We’re fascinated by moral questions.   There are many situations where there isn’t a clear answer, and the less clear, the more interesting.   And then there’s the power issue — if your own morality is offended, do you have the ability and will to impose your own values on others and accept the consequences?

That’s interesting stuff.

Almost any science fiction of any quality that involves aliens has elements of this conflict.   Sometimes it’s humans in conflict over whether to impose our morality on aliens, or vice versa.   Or simply the conflict that ensues once the decision has been made.   One of the reasons Westerners could be so inhuman to other peoples was extreme racism — the others weren’t human, so the same morality didn’t have to apply.   In the case of aliens, that is litterally true.   In science fiction, all characters are perceived as human, emotionally perceived, even when they are anything but.   It’s a mind trip to explore what the other can be like, to identify with that other.

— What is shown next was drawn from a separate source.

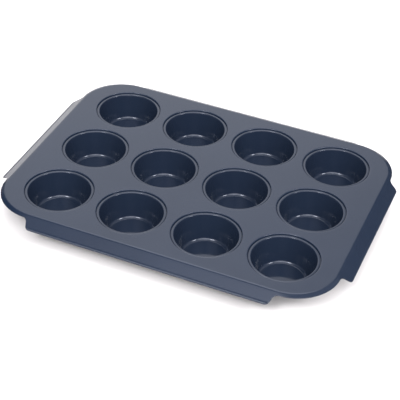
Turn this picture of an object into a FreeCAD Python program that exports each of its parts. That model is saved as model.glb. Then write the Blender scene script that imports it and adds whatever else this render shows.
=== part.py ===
import FreeCAD, Part
import os
from math import sin, cos, tan, radians
from FreeCAD import Vector

# Twelve-cup muffin tin, in millimetres. +X is to the right along the long side, +Y is to the back,
# +Z is up. The origin is on the surface that the tin stands on, under the middle of the deck.
#
# One pressed deck sheet carries twelve separately drawn cups. The margin of each opening in the deck
# is pressed down into a narrow seat, and the cup's flange lies in that seat.

# ---- driving dimensions -------------------------------------------------------------------------

COLUMNS = 4
ROWS = 3
PITCH = 84.0                 # between the middles of neighbouring cups, both ways

DECK_THICKNESS = 0.8
CUP_THICKNESS = 0.6
CUP_DEPTH = 29.0             # from the deck's top face to the inside of a cup's base

# The rim of the deck bends down into a flared skirt. Its crest is the line where the planes of the
# deck's top face and of the skirts would meet if the bend between them were sharp.
CREST_HALF_LENGTH = 183.5    # middle of the deck to the crest, along X
CREST_HALF_WIDTH = 134.4     # the same along Y
CORNER_RADIUS = 49.0         # plan radius of the crest's corners
BEND_RADIUS = 5.0            # outside of the bend
SKIRT_SLOPE = 33.5           # degrees below horizontal
SKIRT_REACH = 13.5           # horizontally from the crest to the bead's outer side
BEAD_RADIUS = 0.7            # rolled edge along the bottom of a skirt

# Plan outline that the sheet is trimmed to: long skirts on the sides, short lips round the corners.
LIP_REACH = 3.2              # horizontally from the crest, before it turns round the corner
FRONT_SKIRT_HALF = 131.8     # half length of the front and back skirts at their lower edge
SIDE_SKIRT_HALF = 82.0       # the same for the left and right skirts
SKIRT_TAPER = 4.0            # how much longer each skirt's end is where it meets the lip
TIP_RADIUS = 5.0             # rounding of a skirt's lower corners
NOTCH_RADIUS = 6.0           # rounding between a skirt's end and the corner lip

# The seat round each opening in the deck.
SEAT_RADIUS = 36.5           # inside of the riser
SEAT_ROUNDING = 1.0          # where the deck turns down into the riser
SEAT_DEPTH = 1.95            # from the deck's top face down to the seat
OPENING_RADIUS = 35.2        # hole left inside the seat

# Cups.
FLANGE_RADIUS = 36.0
LIP_START_RADIUS = 34.1      # where the flange turns down into the wall
LIP_RADIUS = 1.0             # inside of the cup
WALL_TAPER = 16.5            # degrees from vertical
BASE_FILLET = 4.0            # inside of the cup, between wall and base

# ---- worked out from those ----------------------------------------------------------------------

DECK_TOP = CUP_DEPTH + CUP_THICKNESS
FLANGE_TOP = DECK_TOP - SEAT_DEPTH + CUP_THICKNESS
BASE_INSIDE = CUP_THICKNESS
SLOPE = tan(radians(SKIRT_SLOPE))


def polar(centre, radius, degrees):
    """Point at an angle above +X round a centre, in a section drawn in X and Z."""
    angle = radians(degrees)
    return Vector(centre.x + radius * cos(angle), 0, centre.z + radius * sin(angle))


def line(start, end):
    return Part.LineSegment(start, end).toShape()


def arc(centre, radius, first, last):
    """Arc in the XZ section, from one angle to another in degrees."""
    middle = polar(centre, radius, (first + last) / 2)
    return Part.Arc(polar(centre, radius, first), middle, polar(centre, radius, last)).toShape()


def closed_face(edges):
    """Planar face from edges that are given in order, with straight lines put in any gaps."""
    chain = []
    for index, edge in enumerate(edges):
        following = edges[(index + 1) % len(edges)]
        chain.append(edge)
        end = edge.Vertexes[-1].Point
        start = following.Vertexes[0].Point
        if end.distanceToPoint(start) > 1e-6:
            chain.append(line(end, start))
    return Part.Face(Part.Wire(chain))


# ---- the deck sheet -----------------------------------------------------------------------------

def rounded_outline(half_x, half_y, radius, height):
    """Closed wire of a rectangle with round corners, at one height."""
    corners = [(1, 1), (-1, 1), (-1, -1), (1, -1)]
    edges = []
    for index, (sign_x, sign_y) in enumerate(corners):
        centre = Vector(sign_x * (half_x - radius), sign_y * (half_y - radius), height)
        points = []
        for degrees in (90 * index, 90 * index + 45, 90 * index + 90):
            angle = radians(degrees)
            points.append(centre + Vector(radius * cos(angle), radius * sin(angle), 0))
        edges.append(Part.Arc(*points).toShape())
    chain = []
    for index, edge in enumerate(edges):
        chain.append(edge)
        chain.append(line(edge.Vertexes[-1].Point, edges[(index + 1) % 4].Vertexes[0].Point))
    return Part.Wire(chain)


def rounded_prism(half_x, half_y, radius, bottom, height):
    face = Part.Face(rounded_outline(half_x, half_y, radius, bottom))
    return face.extrude(Vector(0, 0, height))


def flared_block(inset, top, bottom, bend):
    """Solid with the rim's flared sides and a rounded upper edge. Its corners keep one radius."""
    grow = (top - bottom) / SLOPE
    half_x = CREST_HALF_LENGTH - inset
    half_y = CREST_HALF_WIDTH - inset
    upper = rounded_outline(half_x, half_y, CORNER_RADIUS, top)
    lower = rounded_outline(half_x + grow, half_y + grow, CORNER_RADIUS, bottom)
    faces = [Part.Face(upper), Part.Face(lower)]
    for above, below in zip(upper.OrderedEdges, lower.OrderedEdges):
        faces.append(flank(above, below))
    shell = Part.Shell(faces)
    shell.sewShape()
    block = Part.Solid(shell)
    crest = [edge for edge in block.Edges if all(abs(v.Z - top) < 1e-4 for v in edge.Vertexes)]
    return block.makeFillet(bend, crest)


def flank(above, below):
    """Face between two edges of the same kind: flat along the sides, a slanted cylinder at a corner."""
    start, end = (vertex.Point for vertex in above.Vertexes)
    low_start, low_end = (vertex.Point for vertex in below.Vertexes)
    if isinstance(above.Curve, Part.Line):
        return Part.Face(Part.makePolygon([start, end, low_end, low_start, start]))
    return above.extrude(low_start - start)


def flared_sheet():
    """The deck's flat, the bend and the flared sides all round, as one sheet open below."""
    low = DECK_TOP - (SKIRT_REACH + 2) * SLOPE
    inset = DECK_THICKNESS * tan(radians(SKIRT_SLOPE / 2))
    outside = flared_block(0, DECK_TOP, low, BEND_RADIUS)
    inside = flared_block(inset, DECK_TOP - DECK_THICKNESS, low - 1, BEND_RADIUS - DECK_THICKNESS)
    return outside.cut(inside)


def bead_line():
    """How far beyond the crest, and how far below the deck's top, the middle of the bead lies."""
    run = SKIRT_REACH - BEAD_RADIUS
    drop = run * SLOPE + DECK_THICKNESS / 2 / cos(radians(SKIRT_SLOPE))
    return run, drop


def sides():
    """Half length, crest distance and turn of each of the four skirts."""
    return [
        (SIDE_SKIRT_HALF, CREST_HALF_LENGTH, 0),
        (FRONT_SKIRT_HALF, CREST_HALF_WIDTH, 90),
        (SIDE_SKIRT_HALF, CREST_HALF_LENGTH, 180),
        (FRONT_SKIRT_HALF, CREST_HALF_WIDTH, 270),
    ]


def bead(half_length, crest, turn):
    """The rolled edge along one skirt."""
    run, drop = bead_line()
    start = Vector(crest + run, -half_length, DECK_TOP - drop)
    rod = Part.makeCylinder(BEAD_RADIUS, 2 * half_length, start, Vector(0, 1, 0))
    return rod.rotated(Vector(0, 0, 0), Vector(0, 0, 1), turn)


def skirt_outline(half_length, crest, turn):
    """Plan shape that one skirt is trimmed to. Its ends taper, and run on inward past the lips."""
    outer = crest + SKIRT_REACH
    inner = crest - CORNER_RADIUS / 2
    root = half_length + (outer - inner) * SKIRT_TAPER / (SKIRT_REACH - LIP_REACH)
    points = [
        Vector(inner, -root, 0),
        Vector(outer, -half_length, 0),
        Vector(outer, half_length, 0),
        Vector(inner, root, 0),
    ]
    face = Part.Face(Part.makePolygon(points + points[:1]))
    return face.rotated(Vector(0, 0, 0), Vector(0, 0, 1), turn)


def trim_tool():
    """Upright prism that holds what is left of the rim: four skirts and the lips between them."""
    lip = rounded_prism(CREST_HALF_LENGTH + LIP_REACH, CREST_HALF_WIDTH + LIP_REACH,
                        CORNER_RADIUS, 0, DECK_TOP + 1)
    prisms = [skirt_outline(*side).extrude(Vector(0, 0, DECK_TOP + 1)) for side in sides()]
    return round_trim(lip.multiFuse(prisms).removeSplitter())


def round_trim(prism):
    """Rounds the skirts' lower corners, and the notches where their ends meet the lips."""
    tips = upright_edges(prism, outer=True)
    notches = upright_edges(prism, outer=False)
    return prism.makeFillet(NOTCH_RADIUS, notches).makeFillet(TIP_RADIUS, tips)


def upright_edges(prism, outer):
    """The prism's corner edges, either at the skirts' tips or where the skirts meet the lips."""
    found = []
    for edge in prism.Edges:
        ends = [vertex.Point for vertex in edge.Vertexes]
        if len(ends) < 2 or abs(ends[0].z - ends[1].z) < DECK_TOP / 2:
            continue
        spare_x = CREST_HALF_LENGTH + SKIRT_REACH - abs(ends[0].x)
        spare_y = CREST_HALF_WIDTH + SKIRT_REACH - abs(ends[0].y)
        if (min(spare_x, spare_y) < 1.0) == outer:
            found.append(edge)
    return found


def seat_ring():
    """The pressed-down margin of one opening, out to a little past the rounding."""
    top = DECK_TOP
    outer = SEAT_RADIUS + SEAT_ROUNDING + 1.0
    over = Vector(SEAT_RADIUS + SEAT_ROUNDING, 0, top - SEAT_ROUNDING)
    under_radius = SEAT_ROUNDING - DECK_THICKNESS
    ledge_top = top - SEAT_DEPTH
    ledge_bottom = ledge_top - DECK_THICKNESS
    foot = Vector(SEAT_RADIUS, 0, ledge_bottom + DECK_THICKNESS)
    section = closed_face([
        line(Vector(outer, 0, top), Vector(over.x, 0, top)),
        arc(over, SEAT_ROUNDING, 90, 180),
        line(Vector(SEAT_RADIUS, 0, ledge_top), Vector(OPENING_RADIUS, 0, ledge_top)),
        line(Vector(OPENING_RADIUS, 0, ledge_bottom), Vector(foot.x, 0, ledge_bottom)),
        arc(foot, DECK_THICKNESS, 270, 360),
        arc(over, under_radius, 180, 90),
        line(Vector(outer, 0, top - DECK_THICKNESS), Vector(outer, 0, top)),
    ])
    return section.revolve(Vector(0, 0, 0), Vector(0, 0, 1), 360), outer


def cup_centres():
    """Row, column and place of each cup, from the front row and the left column."""
    for row in range(ROWS):
        for column in range(COLUMNS):
            x = (column - (COLUMNS - 1) / 2) * PITCH
            y = (row - (ROWS - 1) / 2) * PITCH
            yield row + 1, column + 1, Vector(x, y, 0)


def deck_sheet():
    run, _ = bead_line()
    half_x = CREST_HALF_LENGTH + run
    half_y = CREST_HALF_WIDTH + run
    limits = Part.makeBox(2 * half_x, 2 * half_y, DECK_TOP, Vector(-half_x, -half_y, 0))
    sheet = flared_sheet().common(limits)
    sheet = sheet.multiFuse([bead(*side) for side in sides()]).common(trim_tool())
    ring, hole_radius = seat_ring()
    holes = []
    rings = []
    for _, _, place in cup_centres():
        holes.append(Part.makeCylinder(hole_radius, DECK_TOP + 1, place))
        rings.append(ring.translated(place))
    sheet = sheet.cut(Part.makeCompound(holes))
    return sheet.multiFuse(rings).removeSplitter()


# ---- the cups -----------------------------------------------------------------------------------

def cup_section():
    """Half section of a cup: flange, rolled lip, tapered wall, rounded corner and flat base."""
    lip = Vector(LIP_START_RADIUS, 0, FLANGE_TOP - LIP_RADIUS)
    lip_end = 180 - WALL_TAPER
    wall_top = polar(lip, LIP_RADIUS, lip_end)
    sharp_corner = wall_top.x - (wall_top.z - BASE_INSIDE) * tan(radians(WALL_TAPER))
    fillet_x = sharp_corner - BASE_FILLET * tan(radians((90 - WALL_TAPER) / 2))
    corner = Vector(fillet_x, 0, BASE_INSIDE + BASE_FILLET)
    outside_lip = LIP_RADIUS - CUP_THICKNESS
    outside_corner = BASE_FILLET + CUP_THICKNESS
    return closed_face([
        line(Vector(0, 0, BASE_INSIDE), Vector(fillet_x, 0, BASE_INSIDE)),
        arc(corner, BASE_FILLET, -90, -WALL_TAPER),
        arc(lip, LIP_RADIUS, lip_end, 90),
        line(Vector(LIP_START_RADIUS, 0, FLANGE_TOP), Vector(FLANGE_RADIUS, 0, FLANGE_TOP)),
        line(Vector(FLANGE_RADIUS, 0, FLANGE_TOP - CUP_THICKNESS),
             Vector(LIP_START_RADIUS, 0, FLANGE_TOP - CUP_THICKNESS)),
        arc(lip, outside_lip, 90, lip_end),
        arc(corner, outside_corner, -WALL_TAPER, -90),
        line(Vector(fillet_x, 0, 0), Vector(0, 0, 0)),
    ])


def drawn_cup():
    return cup_section().revolve(Vector(0, 0, 0), Vector(0, 0, 1), 360)


# ---- files --------------------------------------------------------------------------------------

def main():
    os.makedirs("parts", exist_ok=True)
    deck_sheet().exportStep("parts/deck_sheet.step")
    cup = drawn_cup()
    for row, column, place in cup_centres():
        cup.translated(place).exportStep("parts/cup_r%dc%d.step" % (row, column))


main()
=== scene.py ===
from math import acos, atan2, ceil, cos, hypot, pi, radians, sin, tan

import bpy
import numpy as np
from mathutils import Matrix, Vector
from mathutils.geometry import delaunay_2d_cdt


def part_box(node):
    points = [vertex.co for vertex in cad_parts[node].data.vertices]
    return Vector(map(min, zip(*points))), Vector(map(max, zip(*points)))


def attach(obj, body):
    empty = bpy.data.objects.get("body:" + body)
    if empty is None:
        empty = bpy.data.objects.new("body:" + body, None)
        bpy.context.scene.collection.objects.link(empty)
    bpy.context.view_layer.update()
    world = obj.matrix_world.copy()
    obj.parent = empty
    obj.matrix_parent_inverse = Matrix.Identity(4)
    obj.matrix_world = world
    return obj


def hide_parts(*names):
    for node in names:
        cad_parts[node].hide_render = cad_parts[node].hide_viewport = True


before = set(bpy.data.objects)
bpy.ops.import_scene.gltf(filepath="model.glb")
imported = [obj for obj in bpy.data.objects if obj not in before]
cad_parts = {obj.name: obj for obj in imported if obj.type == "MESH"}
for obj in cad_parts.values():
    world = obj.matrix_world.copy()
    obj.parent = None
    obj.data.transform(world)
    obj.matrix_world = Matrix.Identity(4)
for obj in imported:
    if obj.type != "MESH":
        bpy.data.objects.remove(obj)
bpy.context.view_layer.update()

# Sizes of the tin, in millimetres, as its parts are made. Meshes are scaled to metres at the end.
MM = 0.001

COLUMNS = 4
ROWS = 3
DECK_THICKNESS = 0.8
CUP_THICKNESS = 0.6
BEND_RADIUS = 5.0        # outside of the bend between the deck and its skirts
SKIRT_SLOPE = radians(33.5)
SKIRT_REACH = 13.5       # from the crest, where the deck's plane and a skirt's would meet
BEAD_RADIUS = 0.7        # rolled edge along the bottom of a skirt
LIP_REACH = 3.2          # from the crest too, round the corners
CORNER_RADIUS = 49.0
SKIRT_HALVES = {"front": 131.8, "side": 82.0}     # half lengths, along the lower edge
SKIRT_TAPER = 4.0        # how much longer each skirt's end is where it meets the lip
TIP_RADIUS = 5.0
NOTCH_RADIUS = 6.0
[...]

This theme is never going to go away.   For tribal creatures like oursleves, we will be unlikely to set aside this conflict, and explorations will remain endlessly fascinating.

So you get a large fraction of the hundreds of Star Trek episodes dealing with this, and ten episodes of Stargate: SG1, and a major theme of the Battlestar Galactica reboot (are cylons essentially worthy of treatment as people or are they glorified toasters?), in our science fiction.   Avatar is a simpler version of some of those, but it did bring in over a billion dollars, and it wasn’t just the great special effects.

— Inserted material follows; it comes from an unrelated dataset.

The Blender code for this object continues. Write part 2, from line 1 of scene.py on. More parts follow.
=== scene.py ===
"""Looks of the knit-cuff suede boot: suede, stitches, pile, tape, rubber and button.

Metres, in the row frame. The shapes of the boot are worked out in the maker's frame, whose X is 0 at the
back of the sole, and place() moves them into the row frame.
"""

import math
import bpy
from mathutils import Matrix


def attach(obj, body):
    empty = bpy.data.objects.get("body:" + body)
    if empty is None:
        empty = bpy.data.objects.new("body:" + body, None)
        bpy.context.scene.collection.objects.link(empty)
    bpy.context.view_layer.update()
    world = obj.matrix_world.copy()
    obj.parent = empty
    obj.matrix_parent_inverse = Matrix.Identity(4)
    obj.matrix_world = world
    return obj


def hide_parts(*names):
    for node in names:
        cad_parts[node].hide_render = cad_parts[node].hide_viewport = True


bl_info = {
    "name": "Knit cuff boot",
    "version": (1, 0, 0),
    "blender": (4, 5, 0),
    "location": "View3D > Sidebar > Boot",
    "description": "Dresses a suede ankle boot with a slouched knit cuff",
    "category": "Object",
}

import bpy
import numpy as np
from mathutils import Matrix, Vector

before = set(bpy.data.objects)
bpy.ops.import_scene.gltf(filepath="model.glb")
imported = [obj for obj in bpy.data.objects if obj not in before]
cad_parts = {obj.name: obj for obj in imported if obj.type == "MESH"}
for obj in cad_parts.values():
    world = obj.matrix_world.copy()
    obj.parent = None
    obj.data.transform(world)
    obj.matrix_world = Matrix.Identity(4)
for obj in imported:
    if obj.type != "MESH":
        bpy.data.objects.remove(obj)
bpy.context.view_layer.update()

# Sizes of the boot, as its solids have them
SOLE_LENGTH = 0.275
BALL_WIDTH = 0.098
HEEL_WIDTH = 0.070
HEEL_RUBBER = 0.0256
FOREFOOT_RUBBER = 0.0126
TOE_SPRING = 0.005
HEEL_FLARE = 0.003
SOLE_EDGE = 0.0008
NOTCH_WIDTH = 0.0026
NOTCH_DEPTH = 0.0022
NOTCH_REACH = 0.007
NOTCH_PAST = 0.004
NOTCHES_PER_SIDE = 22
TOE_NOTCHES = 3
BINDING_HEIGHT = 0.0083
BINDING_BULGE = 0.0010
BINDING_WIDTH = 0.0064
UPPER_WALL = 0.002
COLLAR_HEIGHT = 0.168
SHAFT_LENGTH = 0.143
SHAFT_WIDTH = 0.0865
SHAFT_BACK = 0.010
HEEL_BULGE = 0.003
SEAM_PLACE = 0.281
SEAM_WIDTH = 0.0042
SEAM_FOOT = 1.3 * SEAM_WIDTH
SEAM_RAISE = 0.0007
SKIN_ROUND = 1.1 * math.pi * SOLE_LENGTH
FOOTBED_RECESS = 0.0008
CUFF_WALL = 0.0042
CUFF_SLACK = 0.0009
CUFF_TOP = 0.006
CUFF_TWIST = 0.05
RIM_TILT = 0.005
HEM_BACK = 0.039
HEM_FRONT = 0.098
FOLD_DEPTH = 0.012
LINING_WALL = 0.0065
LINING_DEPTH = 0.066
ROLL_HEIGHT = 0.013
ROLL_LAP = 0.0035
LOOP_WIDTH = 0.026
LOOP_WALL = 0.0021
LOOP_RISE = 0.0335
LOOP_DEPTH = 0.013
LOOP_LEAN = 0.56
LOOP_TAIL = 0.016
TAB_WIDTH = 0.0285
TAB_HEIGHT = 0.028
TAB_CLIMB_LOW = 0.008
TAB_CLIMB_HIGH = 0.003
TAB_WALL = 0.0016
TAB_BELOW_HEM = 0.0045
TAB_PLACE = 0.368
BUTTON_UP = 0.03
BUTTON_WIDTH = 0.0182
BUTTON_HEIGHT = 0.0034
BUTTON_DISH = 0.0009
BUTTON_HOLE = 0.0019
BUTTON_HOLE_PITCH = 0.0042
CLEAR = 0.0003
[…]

Cultural relativism, especially in the extreme form that involves aliens who may indeed hold a valid morality very different from our own, is fundamentally an intellectual exercise.   One must set aside feelings to embrace it, and strive to see things from an alien viewpoint.   The absolute sense of right and wrong comes from our feelings, and is strong and visceral — fundamentally human.   It’s the heart vs. the mind, an ancient conflict with infinite dimensions for humans with our bicameral minds that rely on the interplay of these to reach decisions about how to act.

So even if a particular episode of Star Trek or Stargate is sort of stupid, themes of morality can hold us enthralled enough to watch to the end.